### [Stated exercise]
Return all the data, word for word.

**** Data records ****

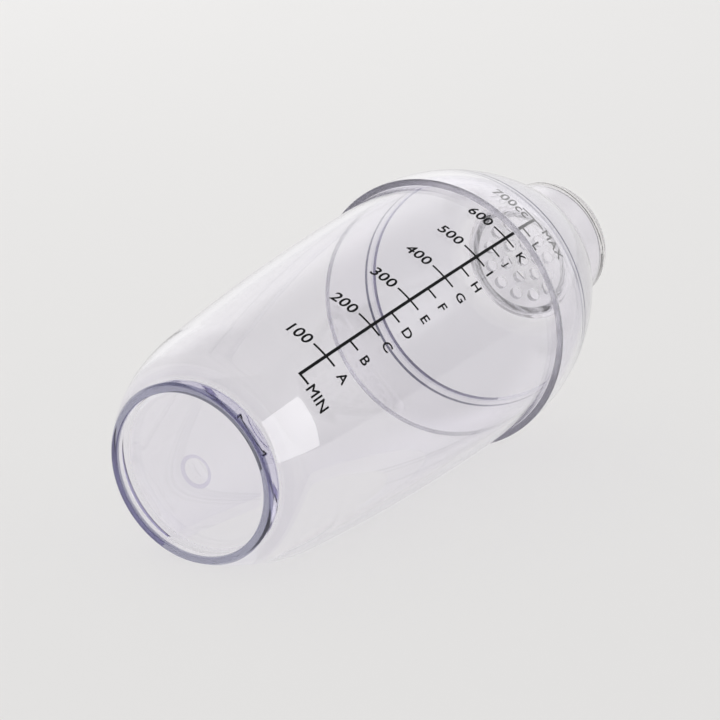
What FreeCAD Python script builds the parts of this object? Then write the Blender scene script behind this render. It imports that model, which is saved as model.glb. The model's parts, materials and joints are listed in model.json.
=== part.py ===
import FreeCAD
import Part
import math
import os

# Three-piece drink shaker of clear plastic: a barrel-shaped cup, a strainer lid whose skirt slides
# down over the cup's tapered mouth, and a small cap pushed over the lid's neck.
# Millimetres, +Z up, origin on the axis at the plane the foot ring stands on.

os.makedirs("parts", exist_ok=True)

Vector = FreeCAD.Vector
AXIS_FOOT = Vector(0, 0, 0)
AXIS_UP = Vector(0, 0, 1)
PROFILE_NORMAL = Vector(0, -1, 0)
FULL_TURN = 360
TOUCH = 0.001               # ends of edges closer than this are the same corner
SPAN_BULGE = 0.15           # the walls' arcs are laid in spans that bulge by no more than this

# ---- cup -----------------------------------------------------------------------------------------
FOOT_RADIUS = 27.5          # where the barrel meets the foot plane
FOOT_LEAN = 34.8            # degrees the wall leans outward there
HEEL_SWEEP = 58.0           # radius of the heel's curve, between the foot and the barrel
FOOT_RING_WIDTH = 1.9       # flat of the ring the cup stands on, before its edges are rounded
FOOT_OUTER_ROUND = 0.8
FOOT_INNER_ROUND = 0.35
RECESS_DEPTH = 2.9          # foot plane up to the outer edge of the base panel
PANEL_RADIUS = 22.6         # flat disc in the middle of the base
PANEL_RISE = 0.7            # dished rise from the recess corner to that disc
DISH_BULGE = 0.72           # share of that rise reached half way in
GATE_RADIUS = 5.2           # round dimple left by the moulding gate
GATE_DEPTH = 0.9
BASE_THICKNESS = 4.4        # flat disc up to the floor inside
FLOOR_ROUND = 9.0           # inside corner between floor and wall
CUP_WALL = 2.3
LID_LINE = 141.9            # height of the barrel that stays uncovered; the cup is widest there
BELLY_RADIUS = 43.9
MOUTH_DRAW_IN = 3.5         # how much narrower the cup is at its lip than at its widest
LIP_ROUND = 0.4             # both edges of the flat lip

# ---- strainer lid --------------------------------------------------------------------------------
SKIRT_OVERLAP = 22.8        # how far the skirt reaches down over the cup
LID_WALL = 2.0
LID_FIT = 0.10              # clearance between the skirt and the cup's taper
SKIRT_EDGE_ROUND = 0.7
DOME_HEIGHT = 32.8          # cup's lip up to the top of the dome's inside
CROWN_ROUND = 9.2           # radius of the turn from the dome to its flat top
CROWN_SHARE = 0.45          # that turn takes no more than this share of the way in to the neck
NECK_RADIUS = 19.5          # outside of the neck at its rim
NECK_WALL = 2.0
NECK_HEIGHT = 17.5          # strainer's upper face up to the neck's rim
NECK_DRAFT = 0.15           # how much wider the neck is at its root
NECK_RIM_ROUND = 0.6
NECK_ROOT_ROUND = 0.8
STRAINER_THICKNESS = 2.0
STRAINER_HOLE = 4.4         # diameter of one hole
STRAINER_PITCH = 6.4        # spacing from one ring of holes to the next
STRAINER_RINGS = 2

# ---- cap -----------------------------------------------------------------------------------------
CAP_FIT = 0.08              # clearance between the cap's bore and the neck
CAP_WALL = 1.9              # at the top, where the cap is thinnest
CAP_TOP = 2.9
CAP_DRAFT = 0.6             # how much wider the cap is at its lower edge
CAP_GAP = 1.0               # dome up to the cap's lower edge
CAP_CROWN_ROUND = 0.9
CAP_LEAD_IN = 0.5           # chamfer that guides the bore over the neck

# ---- sizes that follow from those above ----------------------------------------------------------
MOUTH_RADIUS = BELLY_RADIUS - MOUTH_DRAW_IN
PANEL_HEIGHT = RECESS_DEPTH + PANEL_RISE
FLOOR_HEIGHT = PANEL_HEIGHT + BASE_THICKNESS
MOUTH_HEIGHT = LID_LINE + SKIRT_OVERLAP
STRAINER_BOTTOM = MOUTH_HEIGHT + DOME_HEIGHT + LID_FIT
STRAINER_TOP = STRAINER_BOTTOM + STRAINER_THICKNESS
DOME_TOP = STRAINER_BOTTOM + LID_WALL
NECK_TOP = STRAINER_TOP + NECK_HEIGHT
NECK_BORE = NECK_RADIUS - NECK_WALL
NECK_ROOT_RADIUS = NECK_RADIUS + NECK_DRAFT
CAP_BOTTOM = DOME_TOP + CAP_GAP
CAP_HEIGHT = NECK_TOP + CAP_TOP


def at(radius, height):
    """A point of a profile: so far out from the axis, so far up."""
    return Vector(radius, 0, height)


def line(start, end):
    """Straight edge of a profile."""
    return Part.LineSegment(start, end).toShape()


class Sweep:
    """One arc of an outline, bulging away from the axis, from its lower to its upper end."""

    def __init__(self, centre, radius, start, end):
        self.centre = centre
        self.radius = radius
        self.start = start
        self.end = end

    def beside(self, distance):
        """The arc that runs a constant distance outside this one, or inside it when negative."""
        share = (self.radius + distance) / self.radius
        start = self.centre + (self.start - self.centre) * share
        end = self.centre + (self.end - self.centre) * share
        return Sweep(self.centre, self.radius + distance, start, end)

    def cut(self, start, end):
        """The part of the arc between two of its points."""
        return Sweep(self.centre, self.radius, start, end)

    def middle(self):
        """The point half way along the arc."""
        outward = (self.start + self.end) * 0.5 - self.centre
        return self.centre + outward * (self.radius / outward.Length)

    def rising(self):
        """The arc as an edge of a profile that runs upward."""
        return Part.Arc(self.start, self.middle(), self.end).toShape()

    def falling(self):
        """The arc as an edge of a profile that runs downward."""
        return Part.Arc(self.end, self.middle(), self.start).toShape()


def upright_sweep(radius, height, far_radius, far_height):
    """Arc that runs straight up at one point and passes through another, further up and in."""
    rise = far_height - height
    inward = radius - far_radius
    bend = (rise ** 2 + inward ** 2) / (2 * inward)
    return Sweep(at(radius - bend, height), bend, at(radius, height), at(far_radius, far_height))


def joint(small, large):
    """Where two circles touch, the small one inside the large: on the line through their centres."""
    outward = small[0] - large[0]
    return small[0] + outward * (small[1] / outward.Length)


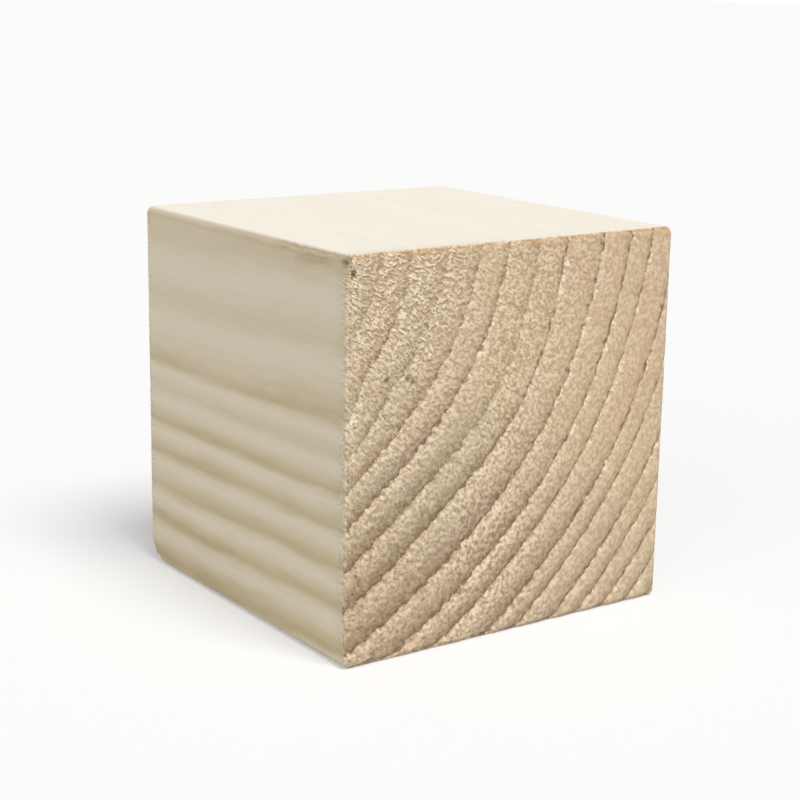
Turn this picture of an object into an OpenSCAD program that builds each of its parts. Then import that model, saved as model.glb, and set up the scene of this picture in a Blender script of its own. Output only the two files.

****

### [Task response]
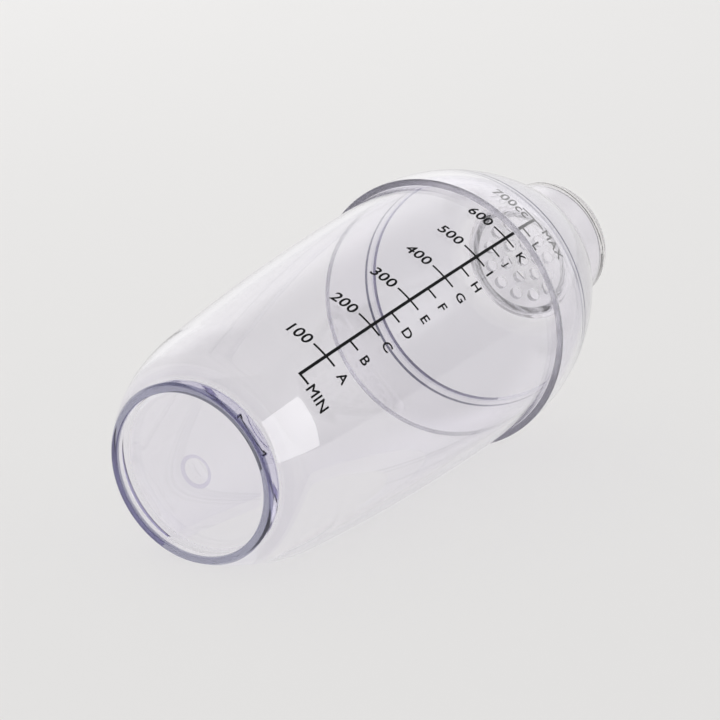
What FreeCAD Python script builds the parts of this object? Then write the Blender scene script behind this render. It imports that model, which is saved as model.glb. The model's parts, materials and joints are listed in model.json.
=== part.py ===
import FreeCAD
import Part
import math
import os

# Three-piece drink shaker of clear plastic: a barrel-shaped cup, a strainer lid whose skirt slides
# down over the cup's tapered mouth, and a small cap pushed over the lid's neck.
# Millimetres, +Z up, origin on the axis at the plane the foot ring stands on.

os.makedirs("parts", exist_ok=True)

Vector = FreeCAD.Vector
AXIS_FOOT = Vector(0, 0, 0)
AXIS_UP = Vector(0, 0, 1)
PROFILE_NORMAL = Vector(0, -1, 0)
FULL_TURN = 360
TOUCH = 0.001               # ends of edges closer than this are the same corner
SPAN_BULGE = 0.15           # the walls' arcs are laid in spans that bulge by no more than this

# ---- cup -----------------------------------------------------------------------------------------
FOOT_RADIUS = 27.5          # where the barrel meets the foot plane
FOOT_LEAN = 34.8            # degrees the wall leans outward there
HEEL_SWEEP = 58.0           # radius of the heel's curve, between the foot and the barrel
FOOT_RING_WIDTH = 1.9       # flat of the ring the cup stands on, before its edges are rounded
FOOT_OUTER_ROUND = 0.8
FOOT_INNER_ROUND = 0.35
RECESS_DEPTH = 2.9          # foot plane up to the outer edge of the base panel
PANEL_RADIUS = 22.6         # flat disc in the middle of the base
PANEL_RISE = 0.7            # dished rise from the recess corner to that disc
DISH_BULGE = 0.72           # share of that rise reached half way in
GATE_RADIUS = 5.2           # round dimple left by the moulding gate
GATE_DEPTH = 0.9
BASE_THICKNESS = 4.4        # flat disc up to the floor inside
FLOOR_ROUND = 9.0           # inside corner between floor and wall
CUP_WALL = 2.3
LID_LINE = 141.9            # height of the barrel that stays uncovered; the cup is widest there
BELLY_RADIUS = 43.9
MOUTH_DRAW_IN = 3.5         # how much narrower the cup is at its lip than at its widest
LIP_ROUND = 0.4             # both edges of the flat lip

# ---- strainer lid --------------------------------------------------------------------------------
SKIRT_OVERLAP = 22.8        # how far the skirt reaches down over the cup
LID_WALL = 2.0
LID_FIT = 0.10              # clearance between the skirt and the cup's taper
SKIRT_EDGE_ROUND = 0.7
DOME_HEIGHT = 32.8          # cup's lip up to the top of the dome's inside
CROWN_ROUND = 9.2           # radius of the turn from the dome to its flat top
CROWN_SHARE = 0.45          # that turn takes no more than this share of the way in to the neck
NECK_RADIUS = 19.5          # outside of the neck at its rim
NECK_WALL = 2.0
NECK_HEIGHT = 17.5          # strainer's upper face up to the neck's rim
NECK_DRAFT = 0.15           # how much wider the neck is at its root
NECK_RIM_ROUND = 0.6
NECK_ROOT_ROUND = 0.8
STRAINER_THICKNESS = 2.0
STRAINER_HOLE = 4.4         # diameter of one hole
STRAINER_PITCH = 6.4        # spacing from one ring of holes to the next
STRAINER_RINGS = 2

# ---- cap -----------------------------------------------------------------------------------------
CAP_FIT = 0.08              # clearance between the cap's bore and the neck
CAP_WALL = 1.9              # at the top, where the cap is thinnest
CAP_TOP = 2.9
CAP_DRAFT = 0.6             # how much wider the cap is at its lower edge
CAP_GAP = 1.0               # dome up to the cap's lower edge
CAP_CROWN_ROUND = 0.9
CAP_LEAD_IN = 0.5           # chamfer that guides the bore over the neck

# ---- sizes that follow from those above ----------------------------------------------------------
MOUTH_RADIUS = BELLY_RADIUS - MOUTH_DRAW_IN
PANEL_HEIGHT = RECESS_DEPTH + PANEL_RISE
FLOOR_HEIGHT = PANEL_HEIGHT + BASE_THICKNESS
MOUTH_HEIGHT = LID_LINE + SKIRT_OVERLAP
STRAINER_BOTTOM = MOUTH_HEIGHT + DOME_HEIGHT + LID_FIT
STRAINER_TOP = STRAINER_BOTTOM + STRAINER_THICKNESS
DOME_TOP = STRAINER_BOTTOM + LID_WALL
NECK_TOP = STRAINER_TOP + NECK_HEIGHT
NECK_BORE = NECK_RADIUS - NECK_WALL
NECK_ROOT_RADIUS = NECK_RADIUS + NECK_DRAFT
CAP_BOTTOM = DOME_TOP + CAP_GAP
CAP_HEIGHT = NECK_TOP + CAP_TOP


def at(radius, height):
    """A point of a profile: so far out from the axis, so far up."""
    return Vector(radius, 0, height)


def line(start, end):
    """Straight edge of a profile."""
    return Part.LineSegment(start, end).toShape()


class Sweep:
    """One arc of an outline, bulging away from the axis, from its lower to its upper end."""

    def __init__(self, centre, radius, start, end):
        self.centre = centre
        self.radius = radius
        self.start = start
        self.end = end

    def beside(self, distance):
        """The arc that runs a constant distance outside this one, or inside it when negative."""
        share = (self.radius + distance) / self.radius
        start = self.centre + (self.start - self.centre) * share
        end = self.centre + (self.end - self.centre) * share
        return Sweep(self.centre, self.radius + distance, start, end)

    def cut(self, start, end):
        """The part of the arc between two of its points."""
        return Sweep(self.centre, self.radius, start, end)

    def middle(self):
        """The point half way along the arc."""
        outward = (self.start + self.end) * 0.5 - self.centre
        return self.centre + outward * (self.radius / outward.Length)

    def rising(self):
        """The arc as an edge of a profile that runs upward."""
        return Part.Arc(self.start, self.middle(), self.end).toShape()

    def falling(self):
        """The arc as an edge of a profile that runs downward."""
        return Part.Arc(self.end, self.middle(), self.start).toShape()


def upright_sweep(radius, height, far_radius, far_height):
    """Arc that runs straight up at one point and passes through another, further up and in."""
    rise = far_height - height
    inward = radius - far_radius
    bend = (rise ** 2 + inward ** 2) / (2 * inward)
    return Sweep(at(radius - bend, height), bend, at(radius, height), at(far_radius, far_height))


def joint(small, large):
    """Where two circles touch, the small one inside the large: on the line through their centres."""
    outward = small[0] - large[0]
    return small[0] + outward * (small[1] / outward.Length)


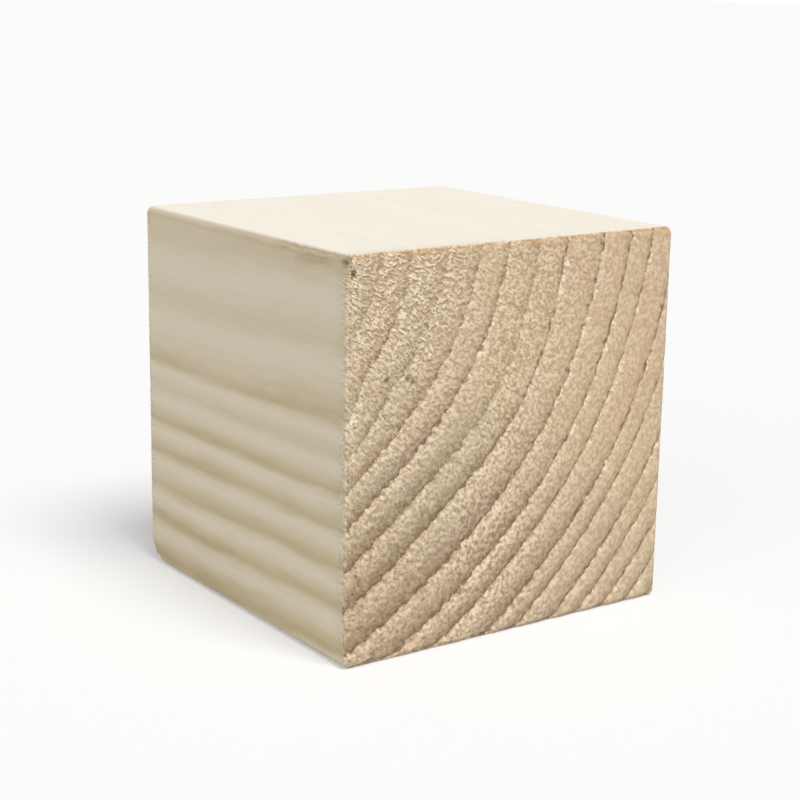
Turn this picture of an object into an OpenSCAD program that builds each of its parts. Then import that model, saved as model.glb, and set up the scene of this picture in a Blender script of its own. Output only the two files.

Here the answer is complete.